Removing billable hours requirements also frees lawyers to collaborate more efficiently, DeSimone said. It encourages lawyers to turn to colleagues who have a specific expertise without later including them in every aspect of the matter, she said. That saves lawyers time—and clients money.
“You don't need to come equipped to every meeting with a handful of lawyers,” DeSimone said. “A lot of time we're able to arrive at a solution more quickly, efficiently, cost-effectively.”
The incentive to collaborate and get work for colleagues creates a better bond with the client too, she said.
“If your client pulls you in when they're forced to, I don't think you can help them as much,” DeSimone said. “When you work well with your client day to day, you become a trusted partner with them, you can only do better for your client going forward.”
Dan Scott, a legal recruiter at Angott Search Group in Michigan, said Spruce's model highlights a trend toward more formula-based compensation systems.
“The spartanness of it is unique,” he said of Spruce's model. “It is a sign of things to come.”
Scott said the traditional law firm compensation model, based on years of service to the firm, is failing. Instead, partners should be able to pull out a calculator and know what their compensation will be, based on the amount of work they do and bring into the firm, he said.
Spruce's model, Scott said, is “the new way on steroids.”
|Looking to Grow
It's been about eight years since Sieminski set out on his law firm experiment.

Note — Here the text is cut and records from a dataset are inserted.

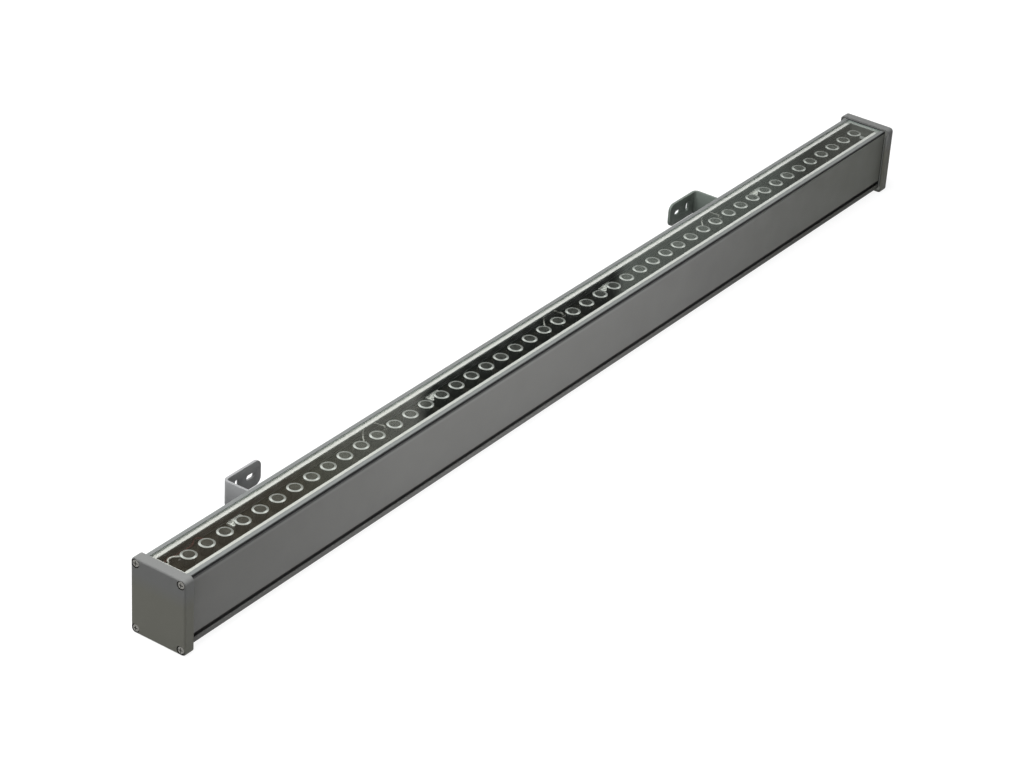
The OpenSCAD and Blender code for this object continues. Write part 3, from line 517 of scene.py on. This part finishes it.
soften_wire("link_wires", wire_skin)
soften_wire("feed_wires", wire_skin)
soften_wire("supply_leads", lead_skin)

coat("glass_cover", cover, smooth=False)


# Faces with a second material

def mark(name, mat, wanted):
    """Gives a second material to the faces of a node for which wanted(face) is true."""
    mesh = nodes[name].data
    mesh.materials.append(mat)
    for face in mesh.polygons:
        if wanted(face):
            face.material_index = 1


def mark_lip(name):
    """Paints shade on a rail's outermost upright faces."""
    outermost = max(abs(v.co.y) for v in nodes[name].data.vertices)
    lip = outermost - 0.3 * MM
    mark(name, rail_lip_painted_shade, lambda face: abs(face.normal.y) > 0.5 and abs(face.center.y) > lip)


def mark_round_screws(name, way, screws, radius, deepest):
    """Paints shade on the faces that lie a little behind a node's outer face and near a screw's axis."""
    skin = 0.05 * MM
    lo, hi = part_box(name)
    outer = lo.x if way < 0 else hi.x

    def wanted(face):
        near = min(math.hypot(face.center.y - y, face.center.z - z) for _, y, z in screws)
        return near < radius and skin < (outer - face.center.x) * way < deepest

    mark(name, painted_recess_shade, wanted)


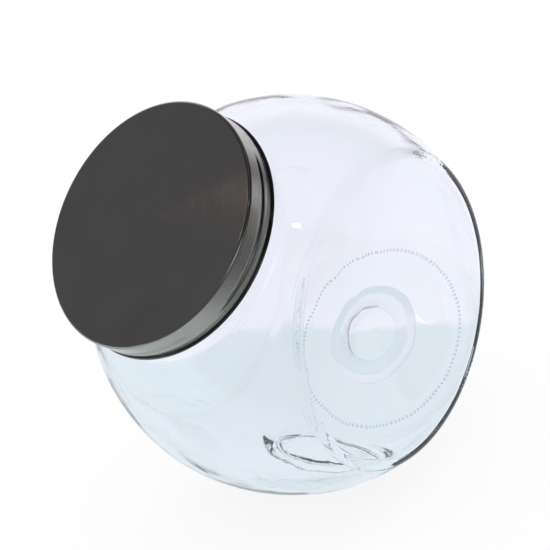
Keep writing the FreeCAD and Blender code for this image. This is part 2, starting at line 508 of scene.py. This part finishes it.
lampLook = {
    "distance": 1.0,
    "streak": {                                    # a faint warm streak across the lid
        "tilt": 0.20, "turn": 16,
        "length": 0.35, "width": 0.03, "power": 0.13, "color": (1.0, 0.72, 0.35),
    },
    "glint": {                                     # a small warm light on the glass
        "direction": (0.50, -0.21, 0.84),
        "length": 0.055, "width": 0.03, "power": 0.04, "color": (1.0, 0.93, 0.72),
    },
}


# A lamp that faces the lid from one direction, its long side turned towards the mouth's axis
def makeLamp(look, towards):
    deselectAll()
    lidMiddle = ballCentre + mouthAxis * lidTop
    bpy.ops.object.light_add(type="AREA", location=lidMiddle + towards * lampLook["distance"])
    lamp = bpy.context.object
    side = towards.cross(mouthAxis).normalized()
    along = side.cross(towards).normalized()
    lamp.rotation_euler = Matrix((along, side, towards)).transposed().to_euler()
    lamp.data.shape = "RECTANGLE"
    lamp.data.size = look["length"]
    lamp.data.size_y = look["width"]
    lamp.data.energy = look["power"]
    lamp.data.color = look["color"]


# Where the lamp has to be for the camera to see it mirrored by brushing that leans from the mouth's axis
def streakDirection(look):
    turn = math.radians(look["turn"])
    leant = (mouthFrame.to_3x3() @ Vector((math.cos(turn), math.sin(turn), 0))) * look["tilt"]
    halfway = (mouthAxis + leant).normalized()
    view = cameraDirection()
    return 2 * view.dot(halfway) * halfway - view


makeLamp(lampLook["streak"], streakDirection(lampLook["streak"]))
makeLamp(lampLook["glint"], Vector(lampLook["glint"]["direction"]).normalized())


def makeCamera():
    turned = Matrix.Rotation(math.radians(cameraLook["azimuth"]), 4, "Z")
    raised = Matrix.Rotation(math.radians(90 - cameraLook["elevation"]), 4, "X")
    rolled = Matrix.Rotation(math.radians(cameraLook["roll"]), 4, "Z")
    bpy.ops.object.camera_add()
    camera = bpy.context.object
    camera.matrix_world = (Matrix.Translation(Vector(cameraLook["aim"])) @ turned @ raised @ rolled
                           @ Matrix.Translation((0, 0, cameraLook["distance"])))
    camera.data.lens = cameraLook["lens"]
    camera.data.sensor_width = cameraLook["sensor"]
    camera.data.clip_start = cameraLook["clip"]
    bpy.context.scene.camera = camera
    bpy.context.scene.view_settings.view_transform = "Standard"


makeCamera()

He now has a lawyer head count of 14 and 23 total people working at the firm, including staff.
The firm's billed fee revenue has grown by 25 percent or more year-over-year in the past three years, he said, and new matter openings grew by 20 percent in 2017. Nine of the firm's top 10 clients turned to Spruce for matters in multiple practices in 2016 and 2017, he said.

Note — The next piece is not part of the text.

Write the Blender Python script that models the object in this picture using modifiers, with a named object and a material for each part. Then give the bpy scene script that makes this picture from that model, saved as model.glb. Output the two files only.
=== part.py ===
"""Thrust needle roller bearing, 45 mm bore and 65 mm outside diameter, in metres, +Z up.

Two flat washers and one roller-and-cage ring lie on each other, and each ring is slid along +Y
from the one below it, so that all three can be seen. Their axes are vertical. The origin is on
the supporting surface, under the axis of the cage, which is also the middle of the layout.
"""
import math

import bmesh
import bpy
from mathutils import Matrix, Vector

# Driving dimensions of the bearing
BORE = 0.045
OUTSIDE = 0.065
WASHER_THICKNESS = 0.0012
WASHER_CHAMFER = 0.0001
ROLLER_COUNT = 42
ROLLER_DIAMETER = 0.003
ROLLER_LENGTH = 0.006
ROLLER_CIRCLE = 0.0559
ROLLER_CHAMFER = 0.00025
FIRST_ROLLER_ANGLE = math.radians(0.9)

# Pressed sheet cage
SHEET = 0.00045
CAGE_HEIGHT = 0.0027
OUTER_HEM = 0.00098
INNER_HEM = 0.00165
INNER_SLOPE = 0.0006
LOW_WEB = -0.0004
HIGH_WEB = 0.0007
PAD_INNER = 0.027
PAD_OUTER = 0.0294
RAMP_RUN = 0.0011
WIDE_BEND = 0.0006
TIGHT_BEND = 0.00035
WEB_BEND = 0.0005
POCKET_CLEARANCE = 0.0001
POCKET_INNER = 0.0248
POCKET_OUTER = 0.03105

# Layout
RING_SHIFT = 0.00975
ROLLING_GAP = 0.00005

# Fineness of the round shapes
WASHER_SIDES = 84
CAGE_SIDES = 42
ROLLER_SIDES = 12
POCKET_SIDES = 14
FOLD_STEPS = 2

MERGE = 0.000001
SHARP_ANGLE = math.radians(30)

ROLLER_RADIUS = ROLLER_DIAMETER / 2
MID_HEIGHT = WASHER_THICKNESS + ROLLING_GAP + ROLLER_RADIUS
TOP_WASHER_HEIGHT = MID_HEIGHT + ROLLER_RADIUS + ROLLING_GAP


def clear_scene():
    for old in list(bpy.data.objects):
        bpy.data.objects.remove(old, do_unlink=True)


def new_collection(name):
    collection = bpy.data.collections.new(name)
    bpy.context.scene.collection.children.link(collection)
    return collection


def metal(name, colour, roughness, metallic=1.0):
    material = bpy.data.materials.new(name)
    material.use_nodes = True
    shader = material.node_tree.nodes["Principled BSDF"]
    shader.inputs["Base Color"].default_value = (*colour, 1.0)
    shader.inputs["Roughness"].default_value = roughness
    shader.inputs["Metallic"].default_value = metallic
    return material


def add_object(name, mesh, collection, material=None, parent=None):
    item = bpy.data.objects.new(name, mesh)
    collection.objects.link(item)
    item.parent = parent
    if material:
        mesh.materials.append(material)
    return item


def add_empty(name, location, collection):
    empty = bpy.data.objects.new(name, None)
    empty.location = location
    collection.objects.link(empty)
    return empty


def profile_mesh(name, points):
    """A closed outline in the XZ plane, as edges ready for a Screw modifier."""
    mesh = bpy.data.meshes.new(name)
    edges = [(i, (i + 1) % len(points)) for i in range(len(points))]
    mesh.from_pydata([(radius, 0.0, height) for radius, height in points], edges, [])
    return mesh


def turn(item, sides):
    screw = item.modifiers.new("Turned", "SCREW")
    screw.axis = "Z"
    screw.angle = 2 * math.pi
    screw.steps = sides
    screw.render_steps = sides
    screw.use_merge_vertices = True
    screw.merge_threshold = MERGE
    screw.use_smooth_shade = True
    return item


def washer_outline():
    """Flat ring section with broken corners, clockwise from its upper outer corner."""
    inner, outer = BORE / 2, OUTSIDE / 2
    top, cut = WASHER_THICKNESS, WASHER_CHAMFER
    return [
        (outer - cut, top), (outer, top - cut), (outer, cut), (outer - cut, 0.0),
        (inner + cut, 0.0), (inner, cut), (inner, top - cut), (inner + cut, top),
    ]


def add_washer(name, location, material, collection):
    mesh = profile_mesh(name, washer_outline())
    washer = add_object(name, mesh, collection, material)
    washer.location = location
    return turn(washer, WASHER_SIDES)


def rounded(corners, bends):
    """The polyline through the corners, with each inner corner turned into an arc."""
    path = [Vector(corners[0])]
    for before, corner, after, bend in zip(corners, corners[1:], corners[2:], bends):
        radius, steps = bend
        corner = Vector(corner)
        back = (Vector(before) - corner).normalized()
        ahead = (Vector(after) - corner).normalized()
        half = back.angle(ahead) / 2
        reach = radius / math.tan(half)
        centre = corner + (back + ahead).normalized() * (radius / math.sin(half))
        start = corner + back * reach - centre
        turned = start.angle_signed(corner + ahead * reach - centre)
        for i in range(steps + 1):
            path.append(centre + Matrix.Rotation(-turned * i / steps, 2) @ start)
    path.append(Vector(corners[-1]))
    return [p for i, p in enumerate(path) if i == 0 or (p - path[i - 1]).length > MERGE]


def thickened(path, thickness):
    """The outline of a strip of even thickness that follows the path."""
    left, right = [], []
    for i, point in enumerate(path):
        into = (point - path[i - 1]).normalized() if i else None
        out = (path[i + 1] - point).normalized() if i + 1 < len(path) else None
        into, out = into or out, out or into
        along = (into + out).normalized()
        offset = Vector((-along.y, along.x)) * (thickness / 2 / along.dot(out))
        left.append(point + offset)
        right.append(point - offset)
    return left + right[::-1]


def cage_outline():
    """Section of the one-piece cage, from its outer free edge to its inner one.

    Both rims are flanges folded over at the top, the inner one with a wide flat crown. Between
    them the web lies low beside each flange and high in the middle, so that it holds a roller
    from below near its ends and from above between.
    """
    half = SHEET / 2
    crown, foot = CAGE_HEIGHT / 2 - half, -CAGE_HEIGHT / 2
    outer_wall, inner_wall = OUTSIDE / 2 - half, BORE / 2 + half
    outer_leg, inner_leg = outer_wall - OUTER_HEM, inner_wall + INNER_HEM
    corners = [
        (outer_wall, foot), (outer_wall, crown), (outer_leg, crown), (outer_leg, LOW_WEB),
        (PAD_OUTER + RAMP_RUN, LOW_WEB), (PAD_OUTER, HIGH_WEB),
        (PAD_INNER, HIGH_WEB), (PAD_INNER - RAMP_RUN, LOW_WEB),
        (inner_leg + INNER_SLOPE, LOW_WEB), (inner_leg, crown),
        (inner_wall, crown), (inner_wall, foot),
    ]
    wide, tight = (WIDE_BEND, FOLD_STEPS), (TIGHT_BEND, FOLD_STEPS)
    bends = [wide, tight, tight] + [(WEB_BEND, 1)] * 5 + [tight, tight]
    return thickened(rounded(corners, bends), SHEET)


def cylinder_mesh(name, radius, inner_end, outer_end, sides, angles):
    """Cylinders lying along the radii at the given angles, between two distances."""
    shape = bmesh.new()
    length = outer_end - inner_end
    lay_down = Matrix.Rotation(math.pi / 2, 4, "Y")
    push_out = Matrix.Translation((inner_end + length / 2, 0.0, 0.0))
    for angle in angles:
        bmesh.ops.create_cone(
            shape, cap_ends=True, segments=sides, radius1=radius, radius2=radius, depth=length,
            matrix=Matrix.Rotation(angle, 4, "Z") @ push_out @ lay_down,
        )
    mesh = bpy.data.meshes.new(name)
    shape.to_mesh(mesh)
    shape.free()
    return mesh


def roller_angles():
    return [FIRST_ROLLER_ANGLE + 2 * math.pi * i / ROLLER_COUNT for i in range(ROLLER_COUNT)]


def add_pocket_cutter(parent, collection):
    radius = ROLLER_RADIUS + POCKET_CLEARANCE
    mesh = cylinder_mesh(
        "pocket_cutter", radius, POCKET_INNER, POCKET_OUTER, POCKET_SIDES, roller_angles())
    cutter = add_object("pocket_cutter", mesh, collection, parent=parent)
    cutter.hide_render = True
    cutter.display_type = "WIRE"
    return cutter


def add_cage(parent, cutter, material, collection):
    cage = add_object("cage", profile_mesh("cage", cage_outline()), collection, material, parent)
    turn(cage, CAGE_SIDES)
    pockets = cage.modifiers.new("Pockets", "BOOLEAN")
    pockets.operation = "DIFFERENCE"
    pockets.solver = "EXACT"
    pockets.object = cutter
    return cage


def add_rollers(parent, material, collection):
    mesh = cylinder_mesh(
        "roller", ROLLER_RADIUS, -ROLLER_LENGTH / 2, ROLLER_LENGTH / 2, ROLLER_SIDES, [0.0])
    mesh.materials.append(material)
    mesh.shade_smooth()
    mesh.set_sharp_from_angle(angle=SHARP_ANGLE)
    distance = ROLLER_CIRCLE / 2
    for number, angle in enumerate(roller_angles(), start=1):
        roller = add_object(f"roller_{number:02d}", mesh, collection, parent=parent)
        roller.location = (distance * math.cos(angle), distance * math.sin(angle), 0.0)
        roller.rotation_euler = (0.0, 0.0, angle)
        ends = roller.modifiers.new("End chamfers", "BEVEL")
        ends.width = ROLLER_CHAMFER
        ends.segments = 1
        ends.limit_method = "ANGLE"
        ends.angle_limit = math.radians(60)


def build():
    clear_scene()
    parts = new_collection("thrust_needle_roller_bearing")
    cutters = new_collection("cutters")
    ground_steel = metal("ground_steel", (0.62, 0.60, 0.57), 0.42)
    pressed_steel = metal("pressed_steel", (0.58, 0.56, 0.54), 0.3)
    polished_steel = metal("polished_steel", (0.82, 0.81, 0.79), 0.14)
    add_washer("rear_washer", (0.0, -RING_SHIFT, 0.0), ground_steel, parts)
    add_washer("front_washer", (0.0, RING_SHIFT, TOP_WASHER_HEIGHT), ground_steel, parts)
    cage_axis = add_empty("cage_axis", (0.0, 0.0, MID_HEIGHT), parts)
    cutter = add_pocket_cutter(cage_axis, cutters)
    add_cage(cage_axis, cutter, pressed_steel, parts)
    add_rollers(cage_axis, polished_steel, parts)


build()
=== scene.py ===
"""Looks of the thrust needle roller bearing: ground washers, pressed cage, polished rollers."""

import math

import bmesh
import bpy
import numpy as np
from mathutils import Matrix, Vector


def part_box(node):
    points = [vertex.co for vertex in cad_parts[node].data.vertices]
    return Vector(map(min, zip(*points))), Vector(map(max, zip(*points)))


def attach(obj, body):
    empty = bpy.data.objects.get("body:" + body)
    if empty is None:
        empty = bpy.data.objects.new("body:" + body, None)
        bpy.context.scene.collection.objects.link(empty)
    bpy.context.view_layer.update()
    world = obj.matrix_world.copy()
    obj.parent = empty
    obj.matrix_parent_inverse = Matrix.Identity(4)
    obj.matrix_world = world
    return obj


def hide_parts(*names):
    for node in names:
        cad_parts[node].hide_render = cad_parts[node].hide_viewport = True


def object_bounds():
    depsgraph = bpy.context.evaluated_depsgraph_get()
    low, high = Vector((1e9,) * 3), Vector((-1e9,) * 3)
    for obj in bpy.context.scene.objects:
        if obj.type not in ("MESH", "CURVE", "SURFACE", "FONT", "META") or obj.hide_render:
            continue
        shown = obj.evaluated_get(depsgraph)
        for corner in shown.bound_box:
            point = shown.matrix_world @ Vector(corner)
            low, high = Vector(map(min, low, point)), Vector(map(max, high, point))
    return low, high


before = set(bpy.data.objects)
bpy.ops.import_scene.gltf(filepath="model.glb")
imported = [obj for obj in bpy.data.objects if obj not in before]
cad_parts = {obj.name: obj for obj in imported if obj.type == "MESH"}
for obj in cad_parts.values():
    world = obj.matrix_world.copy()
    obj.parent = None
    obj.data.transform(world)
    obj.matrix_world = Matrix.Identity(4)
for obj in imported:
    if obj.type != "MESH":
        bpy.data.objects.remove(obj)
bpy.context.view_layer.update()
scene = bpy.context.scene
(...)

Sieminski said he plans for the firm to have 20 to 30 lawyers in the near future.
“The lawyers who are doing exceedingly well here are those who were able to collaborate with their colleagues and cross-market,” Sieminski said—even if they don't necessarily have a huge book of business.
“A modest book of $400,000 to $700,000 can go a long way in terms of their comp,” he said.
Still, as the firm grows, he said, he's looking to add to top-line revenue by bringing in lawyers with established practices, including potentially an existing group of litigators and paralegals.
“What we're doing is working, and it's a totally different structure,” Sieminski said. “We're looking to grow and continue to do what's working on a larger scale.”